Trees have fascinated me for a very long time. I have been practicing forestry for more than 30 years for the federal government, a private timber company, and a university. I enjoy working at the interface of research and management, and I have probably spent about half of my career in research and half in management. I live in the Pacific Northwest near the northern-most naturally occurring redwoods, and I grew up in Missouri, Wyoming, and Idaho. Botany, plant ecology and plant geography are my passions, and after I retire in a few years I would like to teach at the college level. I also work with high school students on independent research projects and I have a nonprofit that I have set up to facilitate that. I have a wonderful husband who tolerates my many quirks (he is a retired forester), and two grown children who never cease to amaze me (and who also are amused by my many quirks). 

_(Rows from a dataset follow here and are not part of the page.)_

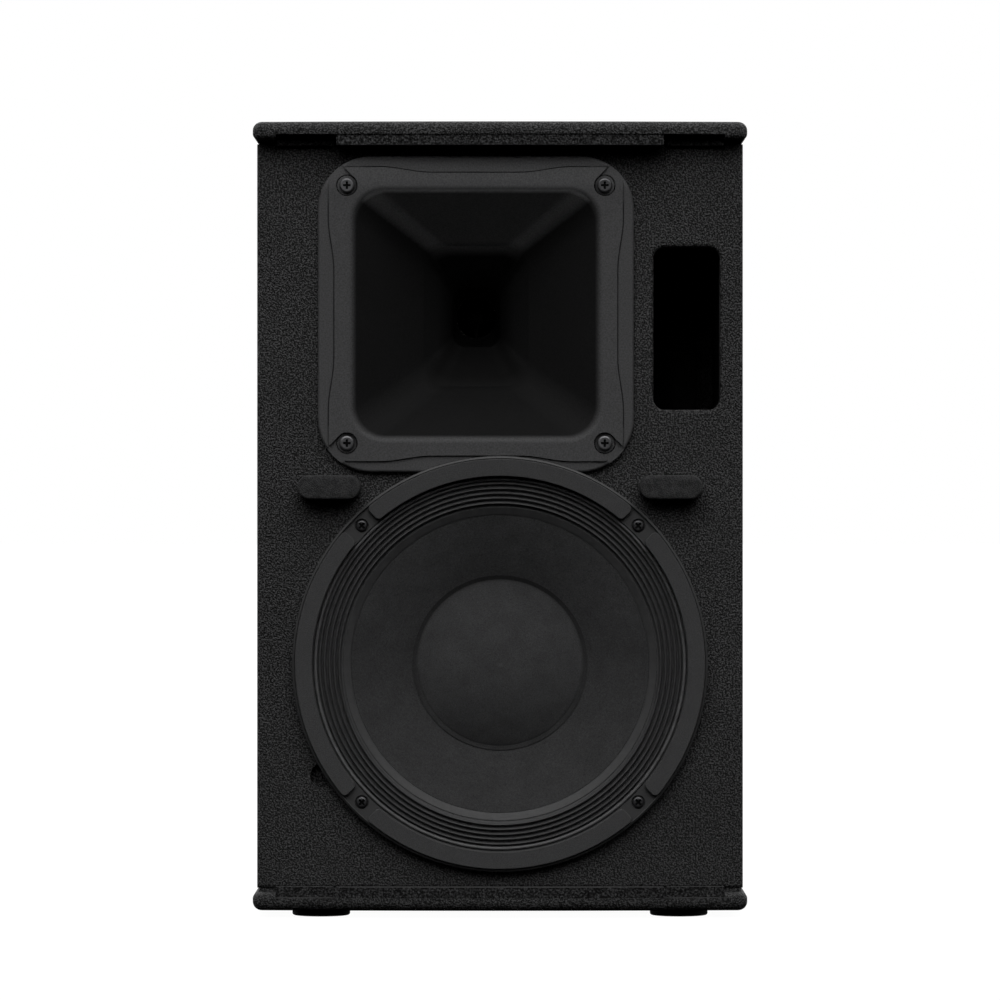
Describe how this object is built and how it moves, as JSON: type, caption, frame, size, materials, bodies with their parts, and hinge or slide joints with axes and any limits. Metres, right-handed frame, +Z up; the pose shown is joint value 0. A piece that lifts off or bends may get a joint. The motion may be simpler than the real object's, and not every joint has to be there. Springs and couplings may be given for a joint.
{
  "type": "pa speaker cabinet",
  "caption": "Two-way powered loudspeaker cabinet: cone woofer, square horn and slot port in a tapered box with overhanging end plates and a rear amplifier.",
  "frame": {"origin": "on the ground, under the middle of the overall box", "axes": "+Z up; the baffle faces -Y; +X is to the right of a listener who looks at the baffle"},
  "size_m": [0.3064, 0.309, 0.493],
  "materials": {
    "coated_plywood": "black textured hard paint on plywood",
    "bare_plywood": "sanded plywood",
    "port_plastic": "matt black",
    "rail_fabric": "black textured coat",
    "foam": "open-cell black foam",
    "rubber_foot": "matt",
    "black_screw": "black oxide",
    "socket_metal": "black powder coat",
    "handle_metal": "black powder coat",
    "insert_steel": "zinc plated",
    "horn_plastic": "satin moulded",
    "motor_steel": "zinc plated",
    "ferrite": "ground ferrite",
    "plug_plastic": "moulded",
    "titanium_foil": "thin formed foil",
    "cast_cover": "painted casting",
    "basket_metal": "black powder coat",
    "gasket_foam": "dense black foam",
    "surround_cloth": "doped cloth",
    "spider_cloth": "resin-treated weave",
    "cone_paper": "coated pulp",
    "cap_paper": "coated pulp",
    "coil_copper": "wound copper on a former",
    "panel_metal": "black powder coat",
    "heat_sink_metal": "black anodised",
    "cover_steel": "galvanised sheet",
    "circuit_board": "solder mask",
    "connector_plastic": "moulded nylon",
    "knob_plastic": "moulded",
    "light_lens": "tinted lens",
    "lead_rubber": "sheathed cable",
    "lining_felt": "needled felt"
  },
  "bodies": {
    "cabinet": {"top_plate": "coated_plywood", "bottom_plate": "coated_plywood", "left_side_panel": "coated_plywood", "right_side_panel": "coated_plywood", "left_taper_panel": "coated_plywood", "right_taper_panel": "coated_plywood", "front_baffle": "coated_plywood", "rear_panel": "coated_plywood", "inner_top_panel": "bare_plywood", "inner_bottom_panel": "bare_plywood", "middle_brace": "bare_plywood", "port_duct": "port_plastic", "grille_rails": "rail_fabric", "grille_blocks": "rail_fabric", "left_grille_pad": "foam", "right_grille_pad": "foam", "rubber_feet": "rubber_foot", "foot_screws": "black_screw", "pole_socket": "socket_metal", "pole_socket_screws": "black_screw", "side_handle": "handle_metal", "handle_screws": "black_screw", "rigging_inserts": "insert_steel", "horn": "horn_plastic", "horn_screws": "black_screw", "driver_pole_plate": "motor_steel", "driver_magnet": "ferrite", "driver_gap_plate": "motor_steel", "phase_plug": "plug_plastic", "driver_rear_cover": "cast_cover", "driver_screws": "black_screw", "woofer_basket": "basket_metal", "woofer_gaskets": "gasket_foam", "woofer_surround": "surround_cloth", "woofer_spider": "spider_cloth", "woofer_gap_plate": "motor_steel", "woofer_magnet": "ferrite", "woofer_yoke": "motor_steel", "woofer_screws": "black_screw", "amplifier_panel": "panel_metal", "heat_sink": "heat_sink_metal", "amplifier_cover": "cover_steel", "amplifier_board": "circuit_board", "input_connector_1": "connector_plastic", "input_connector_2": "connector_plastic", "link_connector": "connector_plastic", "status_lights": "light_lens", "mains_inlet": "connector_plastic", "amplifier_screws": "black_screw", "speaker_leads": "lead_rubber", "acoustic_lining": "lining_felt"},
    "cone_assembly": {"woofer_cone": "cone_paper", "dust_cap": "cap_paper", "voice_coil": "coil_copper"},
    "diaphragm": {"driver_diaphragm": "titanium_foil"},
    "knob_1": {"level_knob_1": "knob_plastic"},
    "knob_2": {"level_knob_2": "knob_plastic"},
    "switch_lever": {"contour_switch": "knob_plastic"},
    "button": {"filter_button": "knob_plastic"},
    "rocker": {"power_rocker": "knob_plastic"}
  },
  "joints": [
    {"name": "cone_travel", "type": "slide", "parent": "cabinet", "child": "cone_assembly", "axis": [0, -1, 0], "range_m": [-0.006, 0.006], "stiffness_N_per_m": 3000, "deforming": ["woofer_surround", "woofer_spider"]},
    {"name": "diaphragm_travel", "type": "slide", "parent": "cabinet", "child": "diaphragm", "axis": [0, -1, 0], "range_m": [-0.0003, 0.0003], "stiffness_N_per_m": 8000},
    {"name": "knob_1_turn", "type": "hinge", "parent": "cabinet", "child": "knob_1", "pos_m": [-0.034, 0.1415, 0.284], "axis": [0, 1, 0], "range_deg": [-150, 150]},
    {"name": "knob_2_turn", "type": "hinge", "parent": "cabinet", "child": "knob_2", "pos_m": [0.034, 0.1415, 0.284], "axis": [0, 1, 0], "range_deg": [-150, 150]},
    {"name": "switch_slide", "type": "slide", "parent": "cabinet", "child": "switch_lever", "axis": [1, 0, 0], "range_m": [0, 0.004]},
    {"name": "button_press", "type": "slide", "parent": "cabinet", "child": "button", "axis": [0, -1, 0], "range_m": [0, 0.002], "stiffness_N_per_m": 500},
    {"name": "rocker_tilt", "type": "hinge", "parent": "cabinet", "child": "rocker", "pos_m": [-0.021, 0.1395, 0.096], "axis": [1, 0, 0], "range_deg": [0, 16]}
  ]
}
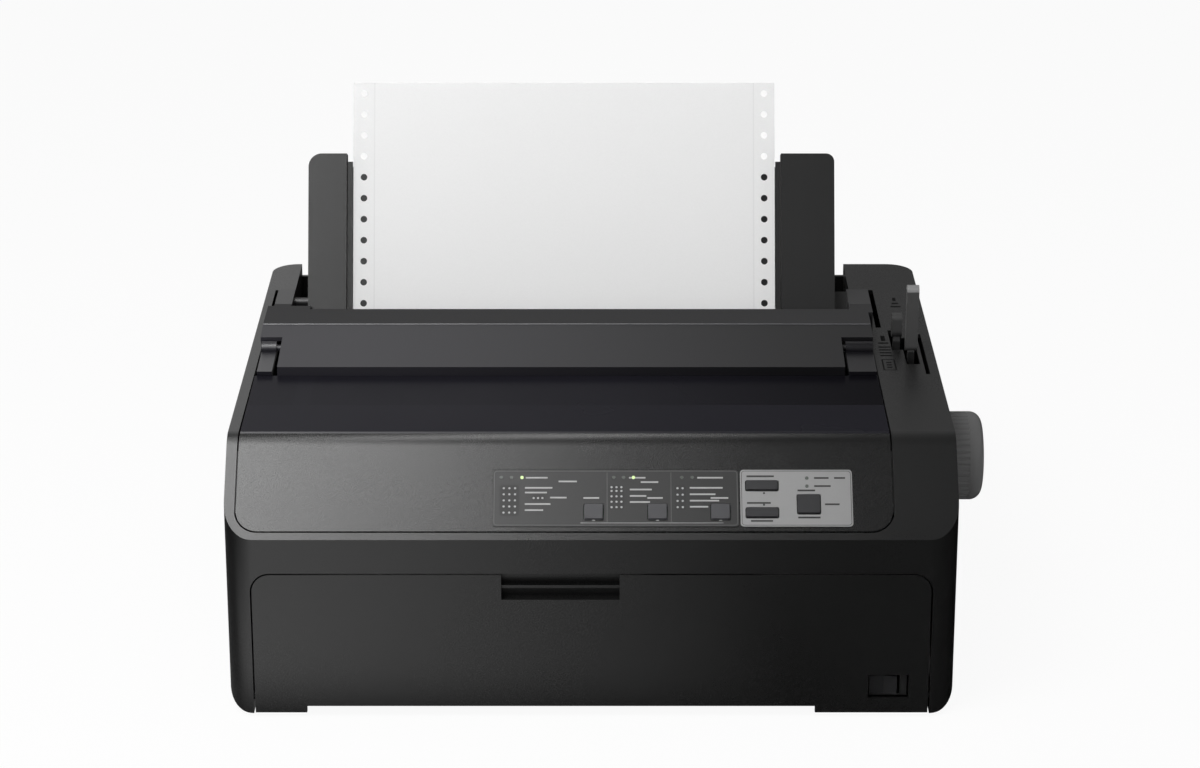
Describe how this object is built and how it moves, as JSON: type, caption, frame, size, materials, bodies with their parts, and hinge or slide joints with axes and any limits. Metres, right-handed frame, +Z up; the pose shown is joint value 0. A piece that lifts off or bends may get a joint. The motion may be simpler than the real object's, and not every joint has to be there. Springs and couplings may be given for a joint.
{
  "type": "dot matrix printer",
  "caption": "Desktop impact printer for fanfold paper, with hinged smoked window, drop-down front cover, sloping key panel, platen knob and rear paper guide.",
  "frame": {"origin": "bottom centre of the bounding box, on the table top", "axes": "+X to the operator's right (along the platen), +Y towards the back, +Z up"},
  "size_m": [0.43, 0.348, 0.2841],
  "materials": {
    "case_black": "fine-grained satin moulding",
    "cover_black": "fine-grained satin moulding",
    "panel_black": "fine-grained satin moulding",
    "label_dark": "screen-printed dark film",
    "label_silver": "screen-printed silver film",
    "lens_green": "moulded light lenses",
    "board_green": "solder mask over fibreglass",
    "key_black": "satin key cap",
    "window_smoke": "polished smoked plastic",
    "exit_black": "satin dark plastic",
    "guide_black": "fine-grained moulding",
    "paper_white": "uncoated paper",
    "frame_steel": "zinc-plated sheet",
    "shaft_steel": "ground rod",
    "lever_grey": "satin grey moulding",
    "knob_grey": "satin grey moulding",
    "platen_rubber": "ground rubber",
    "gear_white": "acetal",
    "pinion_brass": "machined brass",
    "motor_black": "painted motor can",
    "mechanism_black": "moulding",
    "belt_black": "moulded belt",
    "head_metal": "cast fins",
    "cartridge_black": "moulding",
    "supply_brown": "board with transformer",
    "socket_black": "moulding",
    "socket_metal": "plated shell",
    "rocker_black": "glossy rocker",
    "foot_rubber": "moulded rubber",
    "screw_steel": "plated screws"
  },
  "bodies": {
    "case": {"lower_case": "case_black", "upper_case": "case_black", "control_panel": "panel_black", "mode_label_plate": "label_dark", "key_label_plate": "label_silver", "indicator_lights": "lens_green", "panel_board": "board_green", "exit_cover": "exit_black", "fanfold_paper": "paper_white", "base_frame": "frame_steel", "left_side_frame": "frame_steel", "right_side_frame": "frame_steel", "lever_bracket": "frame_steel", "feed_motor": "motor_black", "tractor_guide_shaft": "shaft_steel", "left_tractor": "mechanism_black", "right_tractor": "mechanism_black", "pin_belts": "belt_black", "paper_chute": "mechanism_black", "carriage_shaft": "shaft_steel", "carriage_rail": "frame_steel", "carriage_motor": "motor_black", "carriage_belt": "belt_black", "main_board": "board_green", "power_supply": "supply_brown", "power_inlet": "socket_black", "interface_ports": "socket_metal", "power_switch": "socket_black", "rubber_feet": "foot_rubber", "case_screws": "screw_steel"},
    "front_cover": {"front_cover": "cover_black"},
    "window_cover": {"window_cover": "window_smoke"},
    "sheet_guide": {"sheet_guide": "guide_black"},
    "left_edge_guide": {"left_edge_guide": "guide_black"},
    "right_edge_guide": {"right_edge_guide": "guide_black"},
    "reduction_gear": {"reduction_gear": "gear_white"},
    "transfer_gear": {"transfer_gear": "gear_white"},
    "feed_pinion": {"feed_pinion": "pinion_brass"},
    "tractor_drive": {"tractor_drive": "gear_white"},
    "pinch_rollers": {"pinch_rollers": "platen_rubber"},
    "ribbon_knob": {"ribbon_knob": "lever_grey"},
    "motor_pulley": {"motor_pulley": "gear_white"},
    "idler_pulley": {"idler_pulley": "gear_white"},
    "release_lever": {"release_lever": "lever_grey"},
    "thickness_lever": {"thickness_lever": "lever_grey"},
    "load_eject_key": {"load_eject_key": "key_black"},
    "line_feed_key": {"line_feed_key": "key_black"},
    "pause_key": {"pause_key": "key_black"},
    "font_key": {"font_key": "key_black"},
    "pitch_key": {"pitch_key": "key_black"},
    "tear_off_key": {"tear_off_key": "key_black"},
    "power_rocker": {"power_rocker": "rocker_black"},
    "left_tractor_lid": {"left_tractor_lid": "mechanism_black"},
    "right_tractor_lid": {"right_tractor_lid": "mechanism_black"},
    "platen": {"platen_shaft": "shaft_steel", "platen_roller": "platen_rubber", "platen_knob": "knob_grey"},
    "carriage": {"carriage": "mechanism_black", "print_head": "head_metal", "ribbon_cartridge": "cartridge_black"}
  },
  "joints": [
    {"name": "front_cover_hinge", "type": "hinge", "parent": "case", "child": "front_cover", "pos_m": [-0.014, -0.169, 0.011], "axis": [1, 0, 0], "range_deg": [0, 85]},
    {"name": "window_hinge", "type": "hinge", "parent": "case", "child": "window_cover", "pos_m": [-0.0288, -0.0014, 0.1556], "axis": [-1, 0, 0], "range_deg": [0, 100]},
    {"name": "sheet_guide_hinge", "type": "hinge", "parent": "case", "child": "sheet_guide", "pos_m": [-0.026, 0.0762, 0.158], "axis": [-1, 0, 0], "range_deg": [0, 55]},
    {"name": "left_edge_guide_slide", "type": "slide", "parent": "sheet_guide", "child": "left_edge_guide", "axis": [-1, 0, 0], "range_m": [0, 0.008]},
    {"name": "right_edge_guide_slide", "type": "slide", "parent": "sheet_guide", "child": "right_edge_guide", "axis": [1, 0, 0], "range_m": [0, 0.008]},
    {"name": "platen_spin", "type": "hinge", "parent": "case", "child": "platen", "pos_m": [-0.014, -0.008, 0.091], "axis": [1, 0, 0], "continuous": true},
    {"name": "reduction_gear_spin", "type": "hinge", "parent": "case", "child": "reduction_gear", "pos_m": [-0.1754, 0.0237, 0.06345], "axis": [1, 0, 0], "continuous": true},
    {"name": "transfer_gear_spin", "type": "hinge", "parent": "case", "child": "transfer_gear", "pos_m": [-0.1754, 0.06967, 0.07322], "axis": [1, 0, 0], "continuous": true},
    {"name": "feed_pinion_spin", "type": "hinge", "parent": "case", "child": "feed_pinion", "pos_m": [-0.1754, 0.03909, 0.04374], "axis": [1, 0, 0], "continuous": true},
    {"name": "tractor_drive_spin", "type": "hinge", "parent": "case", "child": "tractor_drive", "pos_m": [-0.014, 0.11649, 0.06912], "axis": [1, 0, 0], "continuous": true},
    {"name": "pinch_roller_spin", "type": "hinge", "parent": "case", "child": "pinch_rollers", "pos_m": [-0.014, -0.00347, 0.06968], "axis": [1, 0, 0], "continuous": true},
    {"name": "carriage_slide", "type": "slide", "parent": "case", "child": "carriage", "axis": [1, 0, 0], "range_m": [-0.178, 0.024]},
    {"name": "motor_pulley_spin", "type": "hinge", "parent": "case", "child": "motor_pulley", "pos_m": [0.091, -0.082, 0.05], "axis": [0, 0, 1], "continuous": true},
    {"name": "idler_pulley_spin", "type": "hinge", "parent": "case", "child": "idler_pulley", "pos_m": [-0.156, -0.082, 0.05], "axis": [0, 0, 1], "continuous": true},
    {"name": "ribbon_knob_spin", "type": "hinge", "parent": "carriage", "child": "ribbon_knob", "pos_m": [0.028, -0.106, 0.1], "axis": [0, 0, 1], "continuous": true},
    {"name": "release_lever_pivot", "type": "hinge", "parent": "case", "child": "release_lever", "pos_m": [0.1732, 0.011, 0.05], "axis": [1, 0, 0], "range_deg": [-12, 7]},
    {"name": "thickness_lever_pivot", "type": "hinge", "parent": "case", "child": "thickness_lever", "pos_m": [0.1662, 0.011, 0.05], "axis": [1, 0, 0], "range_deg": [-8, 5]},
    {"name": "load_eject_key_press", "type": "slide", "parent": "case", "child": "load_eject_key", "axis": [0, 0.7136, -0.7006], "range_m": [0, 0.001], "stiffness_N_per_m": 500, "springref_m": -0.001},
    {"name": "line_feed_key_press", "type": "slide", "parent": "case", "child": "line_feed_key", "axis": [0, 0.7136, -0.7006], "range_m": [0, 0.001], "stiffness_N_per_m": 500, "springref_m": -0.001},
    {"name": "pause_key_press", "type": "slide", "parent": "case", "child": "pause_key", "axis": [0, 0.7136, -0.7006], "range_m": [0, 0.001], "stiffness_N_per_m": 500, "springref_m": -0.001},
    {"name": "font_key_press", "type": "slide", "parent": "case", "child": "font_key", "axis": [0, 0.7136, -0.7006], "range_m": [0, 0.001], "stiffness_N_per_m": 500, "springref_m": -0.001},
    {"name": "pitch_key_press", "type": "slide", "parent": "case", "child": "pitch_key", "axis": [0, 0.7136, -0.7006], "range_m": [0, 0.001], "stiffness_N_per_m": 500, "springref_m": -0.001},
    {"name": "tear_off_key_press", "type": "slide", "parent": "case", "child": "tear_off_key", "axis": [0, 0.7136, -0.7006], "range_m": [0, 0.001], "stiffness_N_per_m": 500, "springref_m": -0.001},
    {"name": "power_rocker_pivot", "type": "hinge", "parent": "case", "child": "power_rocker", "pos_m": [0.1482, -0.164, 0.018], "axis": [0, 0, 1], "range_deg": [0, 14]},
    {"name": "left_tractor_lid_hinge", "type": "hinge", "parent": "case", "child": "left_tractor_lid", "pos_m": [-0.16085, 0.096, 0.08472], "axis": [0, -1, 0], "range_deg": [0, 90]},
    {"name": "right_tractor_lid_hinge", "type": "hinge", "parent": "case", "child": "right_tractor_lid", "pos_m": [0.09885, 0.096, 0.08472], "axis": [0, 1, 0], "range_deg": [0, 90]}
  ],
  "couplings": [
    {"joint": "reduction_gear_spin", "follows": "platen_spin", "ratio": -1.3333},
    {"joint": "transfer_gear_spin", "follows": "platen_spin", "ratio": 0.82759},
    {"joint": "feed_pinion_spin", "follows": "platen_spin", "ratio": 3.4286},
    {"joint": "tractor_drive_spin", "follows": "platen_spin", "ratio": -1.3333},
    {"joint": "pinch_roller_spin", "follows": "platen_spin", "ratio": -4.375},
    {"joint": "motor_pulley_spin", "follows": "carriage_slide", "rad_per_m": 116.28},
    {"joint": "idler_pulley_spin", "follows": "carriage_slide", "rad_per_m": 116.28}
  ]
}
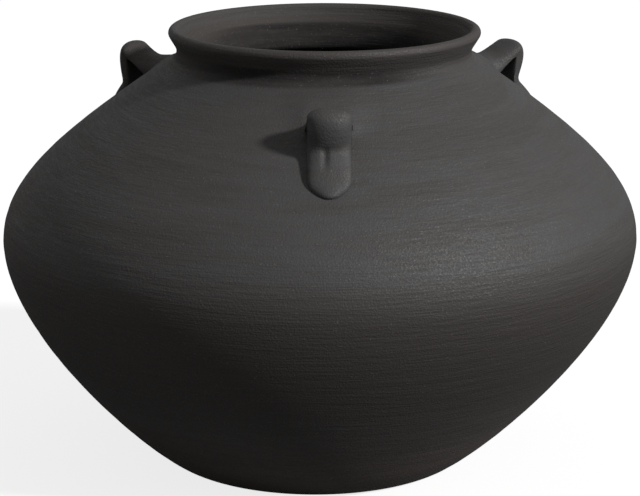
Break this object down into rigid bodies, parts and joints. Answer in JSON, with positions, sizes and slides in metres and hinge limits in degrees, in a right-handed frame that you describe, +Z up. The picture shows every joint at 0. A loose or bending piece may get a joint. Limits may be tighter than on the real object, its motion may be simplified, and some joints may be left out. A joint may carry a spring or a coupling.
{
  "type": "vase",
  "caption": "Squat matt black earthenware vase with a round belly, short collared neck with a rolled lip, and arched strap lugs on the shoulder",
  "frame": {"origin": "centre of the foot, on the surface that the vase stands on", "axes": "+Z up along the turning axis; -Y is the front, where the lug that faces the viewer sits; +X to the viewer's right"},
  "size_m": [0.3, 0.3, 0.2066],
  "materials": {
    "base_clay": "matt, unglazed, smoke black with a faint brown tint",
    "lower_clay": "matt, unglazed, smoke black with fine throwing lines",
    "upper_clay": "matt, unglazed charcoal with fine throwing lines and a sandy grog",
    "collar_clay": "matt, unglazed charcoal, lip worn slightly lighter",
    "lug_clay": "matt, unglazed charcoal, finger-pulled straps"
  },
  "bodies": {
    "root": {"base_disc": "base_clay", "lower_wall": "lower_clay", "upper_wall": "upper_clay", "neck_collar": "collar_clay", "handle_front": "lug_clay", "handle_left": "lug_clay", "handle_right": "lug_clay"}
  },
  "joints": []
}
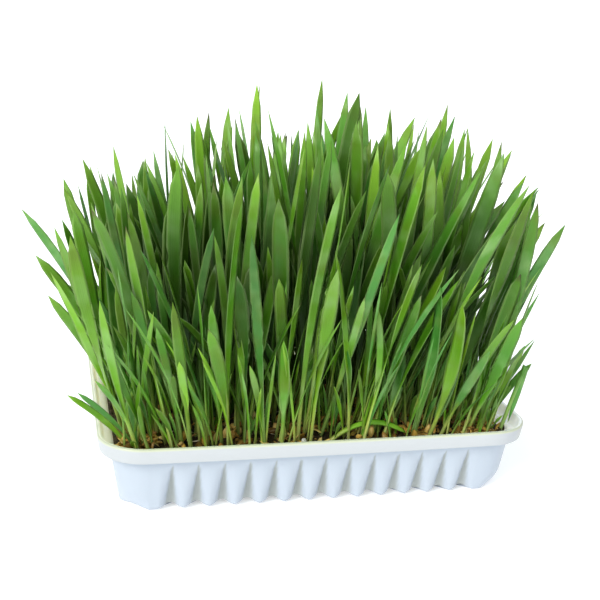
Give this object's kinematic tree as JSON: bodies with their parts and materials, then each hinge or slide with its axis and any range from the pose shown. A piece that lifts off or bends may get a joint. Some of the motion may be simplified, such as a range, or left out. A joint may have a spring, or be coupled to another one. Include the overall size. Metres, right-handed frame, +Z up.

Medford, OR, January 19, 2007 – Forest Service employee Robyn Darbyshire is a recipient of the National distinguished John R. McGuire Award for her continuing work coaching and encouraging science students to learn to do genuine natural resource research. Darbyshire is a certified silviculturist assigned to Chetco Ranger District of the Rogue River-Siskiyou National Forest who works for the agency’s PNW Research Station to manage Long-Term Ecosystem Productivity Integrated Research Sites in Oregon and Washington. She resides with her family in Brookings, Oregon.

 

Michael Davie - ascent of 154' hemlock near Boogerman Pine, GSMNP

Michael writes: "I've been an arborist for about 23 years now, with a three year stint in working in the Smokies as a forestry tech (mostly working on exotic plant control, but I got to do a lot of other cool things). I think I've been interested in trees and finding superlative trees and forests about that long."

Natural Resource Manager at Snow Creek Landscaping, LLC, In over 20 years as an arborist, Michael has climbed into the very top branches of his field. One of this country's handful of Master Arborists certified by the International Society of Arboriculture, and a member of the American Society of Consulting Arborists, Michael is an expert in progressive tree care and natural resource management, with extensive knowledge of native ecosystems.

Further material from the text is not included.